Saat sadar di rumah sakit, ia mendapati dirinya terluka parah. Dokumen itu hilang. Namun, ia tersenyum tipis. Sebelum diserang, ia telah mengunggah sebagian dokumen ke email rahasia.
Artikel Aditya akhirnya diterbitkan secara anonim dan menjadi viral. Rakyat dari seluruh negeri turun ke jalan, menuntut keadilan. Pemerintah terpaksa membentuk tim investigasi khusus.
Namun, saat televisi menyiarkan penangkapan para pejabat korup, wajah salah satu tersangka membuat Aditya tertegun. Itu adalah Bayu, narasumbernya.

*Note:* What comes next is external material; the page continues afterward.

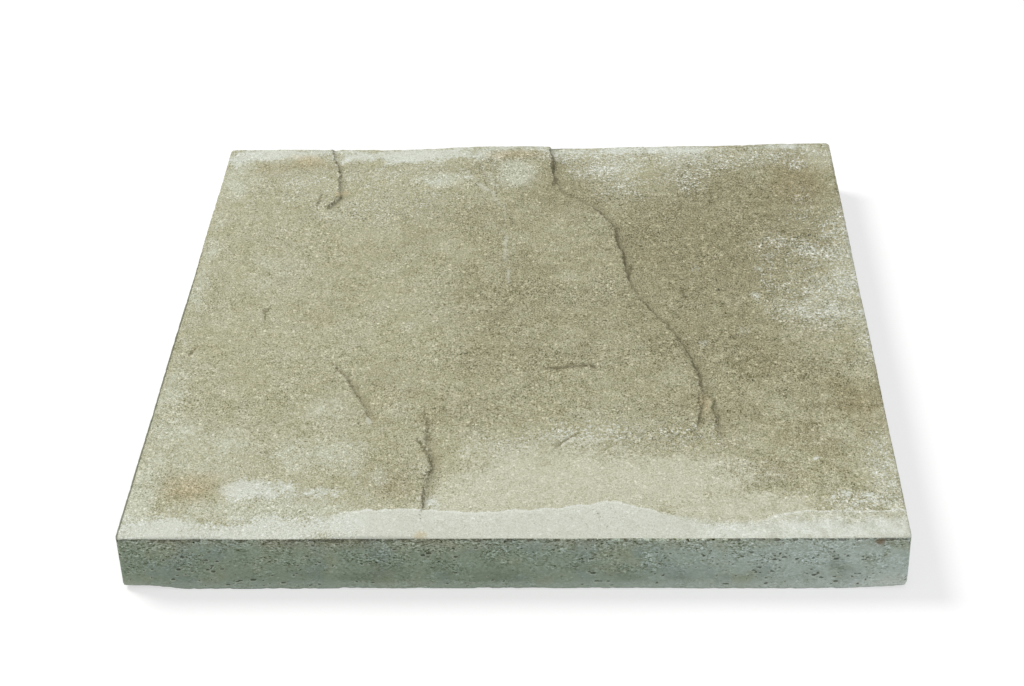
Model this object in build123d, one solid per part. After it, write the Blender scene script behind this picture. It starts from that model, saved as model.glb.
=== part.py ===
"""Square concrete paving slab with a riven top face, cast as one piece.

Millimetres, +Z up. The origin is the centre of the underside, X runs to the right and
Y away from the viewer. Places on the riven face are shares of half the side, from -1 at
the left or front edge to 1 at the right or back edge, so the pattern keeps its layout on
a slab of another size. Heights are shares of the swell, the ledge drop or the arris wear.
"""

import os

from build123d import *

# Body of the slab
side_length = 450.0  # both ways, at the underside, where the cast is widest
slab_thickness = 38.0  # underside to the mean level of the riven face
side_draft = 0.5  # each side leans in by this much from underside to top, to leave the mould
corner_radius = 3.0  # upright corners

# Riven face
riven_swell = 1.0  # height of one unit in riven_levels
level_overhang = 0.06  # share of half the side by which the lofted face runs past the sides

# Ledges, where a layer of the split stone broke off
ledge_drop = 2.4  # full height of a ledge
scarp_slope = 0.6  # the steep face below the lip runs out this far for each unit it falls
slope_overrun = 0.8  # how far both slopes of the hollow run on above the face
end_rise = 0.6  # share of that overrun by which the floor clears the face where a hollow ends
cut_headroom = 6.0  # how far the cutting solids stand above the face

# Worn arrises
upper_arris = 0.8  # rounding between the riven face and the sides
lower_arris_height = 3.6  # largest height of the break along the underside
lower_arris_depth = 5.6  # how far the break reaches in under the slab

half_side = side_length / 2

# Levels of the riven face in swells, from left to right, for each row from front to back.
level_columns = (-1.0, -0.8, -0.6, -0.4, -0.2, 0.0, 0.2, 0.4, 0.6, 0.8, 1.0)
riven_levels = {
    -1.00: (0.0, 0.5, -1.0, 0.7, -0.3, -0.9, -1.3, -2.3, -1.3, -0.5, -0.3),
    -0.88: (0.1, 0.3, 0.2, 0.8, 0.7, 0.5, 0.5, -0.2, -0.1, 0.2, 0.0),
    -0.68: (-0.1, 0.2, 0.5, 0.4, 0.8, 0.6, 0.4, 0.0, 0.2, 0.0, -0.2),
    -0.35: (-0.2, 0.3, 0.4, 0.3, 0.4, 0.2, -0.1, -0.4, 0.0, -0.3, -0.3),
    0.00: (-0.1, 0.5, 0.3, 0.6, 0.3, 0.5, 0.5, 0.0, -0.4, -0.2, 0.0),
    0.35: (-0.3, 0.2, 0.0, 0.4, 0.5, 0.6, 0.4, 0.0, -0.3, 0.0, 0.2),
    0.68: (-0.2, 0.3, -0.4, 0.2, 0.7, 0.7, 0.3, -0.1, 0.0, 0.3, 0.3),
    0.88: (-0.1, 0.1, -0.7, -0.6, 0.7, 0.8, 0.4, 0.0, 0.1, 0.3, 0.4),
    1.00: (0.4, 0.3, -0.3, -0.9, 1.0, 0.9, 0.2, -0.4, -0.2, 0.6, 1.1),
}

# Each ledge runs from the front towards the back, and falls away to its right.
# A station is its row, the column of the lip, the column where the hollow has faded out,
# and the drop as a share of the full one.
ledges = {
    "long_ledge": (
        (-0.60, 0.470, 0.54, 0.0),
        (-0.54, 0.484, 0.58, 0.35),
        (-0.43, 0.502, 0.68, 0.60),
        (-0.36, 0.512, 0.74, 0.95),
        (-0.29, 0.495, 0.77, 1.00),
        (-0.20, 0.476, 0.78, 0.80),
        (-0.10, 0.437, 0.76, 0.60),
        (0.00, 0.390, 0.74, 0.50),
        (0.10, 0.342, 0.73, 0.60),
        (0.20, 0.313, 0.72, 0.80),
        (0.31, 0.298, 0.72, 1.05),
        (0.43, 0.285, 0.73, 1.05),
        (0.51, 0.272, 0.74, 0.90),
        (0.58, 0.231, 0.76, 0.80),
        (0.65, 0.168, 0.78, 0.60),
        (0.70, 0.112, 0.80, 0.50),
        (0.76, 0.092, 0.82, 0.75),
        (0.84, 0.082, 0.84, 0.95),
        (0.93, 0.074, 0.86, 1.05),
        (1.03, 0.070, 0.88, 1.10),
    ),
    "branch_ledge": (
        (-0.62, 0.551, 0.60, 0.0),
        (-0.56, 0.548, 0.62, 0.55),
        (-0.49, 0.542, 0.64, 0.90),
        (-0.43, 0.538, 0.65, 0.95),
        (-0.38, 0.526, 0.63, 0.80),
        (-0.33, 0.520, 0.60, 0.0),
    ),
    "back_ledge": (
        (0.58, -0.640, -0.58, 0.0),
        (0.62, -0.630, -0.54, 0.60),
        (0.65, -0.620, -0.51, 0.80),
        (0.69, -0.602, -0.49, 0.95),
        (0.74, -0.603, -0.49, 0.70),
        (0.80, -0.609, -0.50, 0.60),
        (0.87, -0.625, -0.52, 0.50),
        (0.95, -0.645, -0.55, 0.40),
        (1.03, -0.660, -0.57, 0.35),
    ),
    "middle_ledge": (
        (-0.54, -0.386, -0.33, 0.0),
        (-0.49, -0.402, -0.31, 0.50),
        (-0.42, -0.432, -0.31, 0.70),
        (-0.34, -0.470, -0.35, 0.70),
        (-0.28, -0.508, -0.40, 0.50),
        (-0.23, -0.535, -0.45, 0.30),
        (-0.17, -0.590, -0.53, 0.0),
    ),
    "front_ledge": (
        (-0.93, -0.231, -0.18, 0.0),
        (-0.87, -0.227, -0.15, 0.50),
        (-0.80, -0.226, -0.12, 0.80),
        (-0.73, -0.218, -0.10, 1.00),
        (-0.67, -0.226, -0.10, 1.00),
        (-0.60, -0.244, -0.12, 0.80),
        (-0.55, -0.240, -0.13, 0.45),
        (-0.49, -0.246, -0.15, 0.30),
        (-0.42, -0.255, -0.20, 0.0),
    ),
}

# How much of the lower arris is gone, from left to right along a side seen from outside.
lower_arris_wear = (
    (-1.00, 1.00),
    (-0.95, 0.90),
    (-0.89, 0.68),
    (-0.85, 0.28),
    (-0.81, 0.07),
    (-0.52, 0.07),
    (-0.44, 0.16),
    (0.40, 0.16),
    (0.47, 0.07),
    (0.80, 0.07),
    (0.87, 0.28),
    (0.94, 0.56),
    (0.98, 0.84),
    (1.00, 1.00),
)


def make_blank():
    """Plain block with round corners, widest at the underside, taller than the slab."""
    top_height = slab_thickness + cut_headroom
    lean = side_draft * top_height / slab_thickness
    underside = RectangleRounded(side_length, side_length, corner_radius)
    top = Pos(0, 0, top_height) * RectangleRounded(
        side_length - 2 * lean, side_length - 2 * lean, corner_radius
    )
    return loft([underside, top])


def make_riven_rock():
    """Body under the riven face: cross-sections with wavy tops, lofted front to back.

    The outermost levels are repeated past the sides, so that the body is cut all round.
    """
    reach = 1 + level_overhang
    columns = (-reach, *level_columns, reach)
    rows = {-reach: riven_levels[-1.0], **riven_levels, reach: riven_levels[1.0]}
    sections = []
    for row, levels in rows.items():
        places = zip(columns, (levels[0], *levels, levels[-1]))
        face_line = Spline(
            *((column * half_side, slab_thickness + riven_swell * level) for column, level in places)
        )
        floor_line = Polyline(
            face_line @ 1,
            (reach * half_side, -cut_headroom),
            (-reach * half_side, -cut_headroom),
            face_line @ 0,
        )
        sections.append(Plane.XZ.offset(-row * half_side) * make_face(face_line + floor_line))
    return loft(sections)


def face_level(face, x, y):
    """Height of the riven face above the underside at one place in plan."""
    return face.find_intersection_points(Axis((x, y, 0), (0, 0, 1)))[0][0].Z


def make_ledge_cut(face, stations):
    """Hollow beside one ledge: a lip, a steep scarp to its foot, then a long run-out.

    Each section stands in the plane of its station. Both of its slopes run on past the
    riven face, so that they leave it cleanly, and an end station lies wholly above it.
    Straight slopes join the sections: a smooth loft would swing below its end stations.
    """
    sections = []
    top_z = slab_thickness + cut_headroom
    for row, lip_column, fade_column, drop_share in stations:
        y = row * half_side
        lip_x = lip_column * half_side
        fade_x = fade_column * half_side
        lip_z = face_level(face, lip_x, y)
        drop = ledge_drop * drop_share if drop_share else -slope_overrun * end_rise
        outline = Polyline(
            (lip_x - slope_overrun * scarp_slope, top_z),
            (lip_x - slope_overrun * scarp_slope, lip_z + slope_overrun),
            (lip_x + drop * scarp_slope, lip_z - drop),
            (fade_x, face_level(face, fade_x, y) + slope_overrun),
            (fade_x, top_z),
            close=True,
        )
        sections.append(Plane.XZ.offset(-y) * make_face(outline))
    return loft(sections, ruled=True)


def make_arris_cut():
    """Broken strip along the underside of one side, here the front one."""
    sections = []
    for share, wear in lower_arris_wear:
        outline = Polyline(
            (-half_side - lower_arris_depth, -lower_arris_height),
            (-half_side - lower_arris_depth, wear * lower_arris_height),
            (-half_side, wear * lower_arris_height),
            (-half_side + wear * lower_arris_depth, 0),
            (-half_side + wear * lower_arris_depth, -lower_arris_height),
            close=True,
        )
        plane = Plane.YZ.offset(share * (half_side + lower_arris_depth))
        sections.append(plane * make_face(outline))
    return loft(sections, ruled=True)


rock = make_riven_rock()
slab = make_blank() & rock
slab = fillet(slab.faces().sort_by(Axis.Z)[-1].edges(), upper_arris)

uncut_face = rock.faces().sort_by(Axis.Z)[-1]
for stations in ledges.values():
    slab -= make_ledge_cut(uncut_face, stations)

arris_cut = make_arris_cut()
for quarter in range(4):
    slab -= Rot(0, 0, 90 * quarter) * arris_cut

print("slab", slab.bounding_box().size, "volume in litres", round(slab.volume / 1e6, 3))

os.makedirs("parts", exist_ok=True)
export_step(slab, "parts/paving_slab.step")
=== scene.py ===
# %% [markdown]
# # A riven concrete paving slab
# The real slab is one piece of concrete, about 450 x 450 x 38 mm. It is cast in a mould
# whose face copies split sandstone, so the top is almost flat, with a few low ledges where
# a layer of the stone broke off, while the four sides are plain and pitted by air bubbles.
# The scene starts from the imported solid, which stays fixed, and dresses it with one skin.

# %% The fixed frame
import math

import bpy
import numpy as np
from mathutils import Matrix, Vector, noise
from mathutils.bvhtree import BVHTree


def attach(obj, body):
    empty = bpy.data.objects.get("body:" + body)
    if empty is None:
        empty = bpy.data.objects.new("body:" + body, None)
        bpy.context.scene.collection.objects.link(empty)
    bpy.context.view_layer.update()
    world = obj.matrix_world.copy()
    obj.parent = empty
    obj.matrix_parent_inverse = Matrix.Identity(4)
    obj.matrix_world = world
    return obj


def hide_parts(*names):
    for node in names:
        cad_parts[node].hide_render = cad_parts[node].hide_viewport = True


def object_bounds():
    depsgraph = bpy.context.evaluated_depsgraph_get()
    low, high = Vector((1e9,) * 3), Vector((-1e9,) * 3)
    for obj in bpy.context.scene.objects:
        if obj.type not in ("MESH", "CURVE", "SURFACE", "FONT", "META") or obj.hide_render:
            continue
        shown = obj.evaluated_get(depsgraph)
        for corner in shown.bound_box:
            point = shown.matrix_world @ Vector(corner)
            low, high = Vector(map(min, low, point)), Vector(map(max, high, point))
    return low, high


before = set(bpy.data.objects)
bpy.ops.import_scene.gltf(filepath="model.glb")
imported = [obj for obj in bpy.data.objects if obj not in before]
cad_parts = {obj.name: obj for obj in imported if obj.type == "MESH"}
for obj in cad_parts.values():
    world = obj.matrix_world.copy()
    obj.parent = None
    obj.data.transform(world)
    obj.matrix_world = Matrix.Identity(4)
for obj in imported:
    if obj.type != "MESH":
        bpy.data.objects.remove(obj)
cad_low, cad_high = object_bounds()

mm = 0.001
slab_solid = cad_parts["paving_slab"]
half_side = (cad_high.x - cad_low.x) / 2
mean_level = 38.0 * mm  # of the riven face
print("slab", [round(1000 * (b - a), 1) for a, b in zip(cad_low, cad_high)], "mm")

# %% [markdown]
# ## A skin of small cells
# Concrete is rough at the scale of a millimetre, and a ledge is only two millimetres high.
# One even mesh that fine would need a million faces, most of them on flat ground. So the
# skin is cut from a block of small cells: they are smallest along the ledges and on the
# front side, a little larger on the other sides, and largest on open ground and
# underneath. Every corner has whole-number coordinates, which the six sides of the block
# share, so the skin is closed.

# %% The block of cells
cells_across = 576
cells_up = 48
largest_cell = 16

# Each side of the block: its corner, then the directions in which its cells are counted.
# The two directions turn from one to the other as seen from outside.
block_sides = {
    "riven": ((0, 0, cells_up), (1, 0, 0), (0, 1, 0)),
    "bed": ((0, 0, 0), (0, 1, 0), (1, 0, 0)),
    "front": ((0, 0, 0), (1, 0, 0), (0, 0, 1)),
    "right": ((cells_across, 0, 0), (0, 1, 0), (0, 0, 1)),
    "back": ((cells_across, cells_across, 0), (-1, 0, 0), (0, 0, 1)),
    "left": ((0, cells_across, 0), (0, -1, 0), (0, 0, 1)),
}
cell_width = 2 * half_side / cells_across
cell_height = mean_level / cells_up
print("smallest cell", round(1000 * cell_width, 2), "x", round(1000 * cell_height, 2), "mm")


# %% [markdown]
# ## The level of the riven face
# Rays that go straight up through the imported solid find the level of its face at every
# corner of the smallest cells. The places of the rays wander a little, so that the clean
# lines of the ledges turn as jagged as a broken edge is.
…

Aditya terguncang. Bayu ternyata memberikan dokumen itu bukan karena ingin memberantas korupsi, tetapi untuk menjatuhkan rival politiknya. Kebenaran yang ia perjuangkan ternoda oleh kepalsuan.
"Jadi aku hanya pion di permainan mereka," gumam Aditya. Tapi ia tahu, meskipun ada kebusukan di balik kebenaran, langkah pertamanya telah membuka jalan bagi perjuangan rakyat.
Di meja Aditya, poster bertuliskan "Korupsi, Hancurkan Negeri!" terpasang. Gambar bola dunia yang dicengkeram tangan hitam terasa begitu nyata. Namun kini, ia percaya bahwa tangan hitam itu tidak akan menang selama ada orang-orang yang berani melawan.
"Ini baru permulaan," bisiknya, matanya menatap penuh tekad ke masa depan.